ASPE: While ASPE provides more flexibility for private enterprises, it also requires the presentation of changes in equity. Companies must disclose the components of equity and any significant changes during the period.
When analyzing the Statement of Changes in Equity, consider the following best practices and common pitfalls:
Thorough Analysis: Conduct a detailed analysis of each component of the statement, considering both quantitative and qualitative factors.
Comparative Analysis: Compare equity movements with industry peers and historical trends to gain insights into the company’s relative performance.
Focus on Transparency: Ensure that the company’s disclosures related to equity changes are transparent and provide sufficient detail for analysis.
Overlooking OCI: Failing to consider OCI can lead to an incomplete understanding of the company’s financial performance and risks.
Ignoring Accounting Changes: Neglecting the impact of changes in accounting policies or corrections of errors can result in inaccurate trend analysis.
For those preparing for Canadian Accounting Exams, understanding how to analyze the Statement of Changes in Equity is crucial.
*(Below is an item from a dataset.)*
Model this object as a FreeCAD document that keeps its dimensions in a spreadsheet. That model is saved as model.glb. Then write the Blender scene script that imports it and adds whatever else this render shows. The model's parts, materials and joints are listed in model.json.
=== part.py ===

Here are some strategies and tips to help you succeed:
Familiarize Yourself with Standards: Ensure you are well-versed in IFRS and ASPE requirements related to equity reporting.
Practice with Real-World Examples: Use case studies and examples to practice analyzing equity movements and their implications.
Focus on Key Concepts: Pay attention to key concepts such as comprehensive income, transactions with owners, and changes in accounting policies.
Utilize Visual Aids: Use diagrams and charts to visualize equity movements and enhance your understanding.
The Statement of Changes in Equity is a powerful tool for assessing a company’s financial health and understanding the factors driving changes in equity. By analyzing this statement, you can gain valuable insights into a company’s performance, capital management strategies, and financial position. Whether you are preparing for Canadian Accounting Exams or seeking to enhance your financial analysis skills, mastering the analysis of the Statement of Changes in Equity is an essential step toward achieving your goals.